Ada’s story ties up all the little questions that get formed from each of the 3 storylines –and her own surprise twist is particularly clever, even if a bit predictable. As expected, players get to see her working behind the scenes and making her own manipulations to the events. She also gets to help out the other characters in crucial moments of the game.
Each of the four storylines cross each other’s path, which will be pretty obvious from the first playthrough –you get to meet the other characters you did not select during certain events. When you play through the other scenarios, you will get to see how the same event plays out, but from a different perspective.
One of the things we noticed about Resident Evil 6 was the abundance of chase scenes –there are plenty of them, but it never gets repetitive since they change things up a lot. You could be running on foot, on a motorcycle, in a car, or even piloting a jumbo jet –it all depends on the scenario and in each instance, it is always exciting and breathtaking. There is one long foot chase scene at the end of Chris’ scenario which is pretty hard to deal with, but the rest are relatively easy and fun.
Aside from all the fast paced movement you will be doing –there will also be plenty of sequences for you to get your button tapping skills into the limelight. There are plenty of quicktime events –some for you to trigger some interesting boss attacks, and others that you have to input properly if you want to survive. The good part is that these sequences prove to be more fun than they are frustrating –which is something that QTS events should always be.
Resident Evil 6 truly shows how far the game has come in terms of delivery. The graphics alone are enough of a proof of this. The visual details are well made, the BOWs range from your typical moaning and groaning zombies to the mutating Ja’vo that if not properly killed, will adapt to the injury you inflicted and mutate into a gruesome creature. Character animations are exceptionally well made –particularly the melee moves. There are plenty of special context based attacks that the characters can perform (depending on the weapon that they and the enemies are holding), and of course, it changes depending on the type of enemy they are up against. The most visually engaging sequences are the QT events during special boss fights, and here you get to some exceptionally great looking moves to bring them down (Jake and Sherry’s final battle, in particular, is exceptionally well done).
The voice acting and the music does not fall behind either.
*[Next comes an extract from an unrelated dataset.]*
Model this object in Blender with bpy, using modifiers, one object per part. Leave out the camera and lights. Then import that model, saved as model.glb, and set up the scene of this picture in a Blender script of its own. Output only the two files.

The audio is gripping –helping accent the tone of each in-game moment so perfectly well. It moves from fast to tense to mournful to scary and a dozen other moods with such smooth transitions that it does not draw too much attention on itself, but on the events –just as a proper game soundtrack should. There is plenty of dialogue in the game –and funniest and wittiest ones are the one to two-liners delivered while you are playing. This is usually composed of banter between the two characters (so expect Ada’s to be different in this aspect). Of course, Jake and Sherry’s dialogues are the most entertaining of them all.
The first three Resident Evil games were hard to forget with all the fright and suspense that they gave. The fourth was a pillar in terms of gameplay innovation. The fifth changed the way horror could be delivered as it managed a game system with more than one active player. The sixth brings the best of all the five games with impressive story delivery, a stellar cast, and of course, gameplay that would provide a hearty challenge for the most avid of gamers. If Resident Evil 6 is the new foothold for the series, you can expect it to reach pretty darn high with Resident Evil 7 which has yet to receive any official confirmation as being in development by Capcom.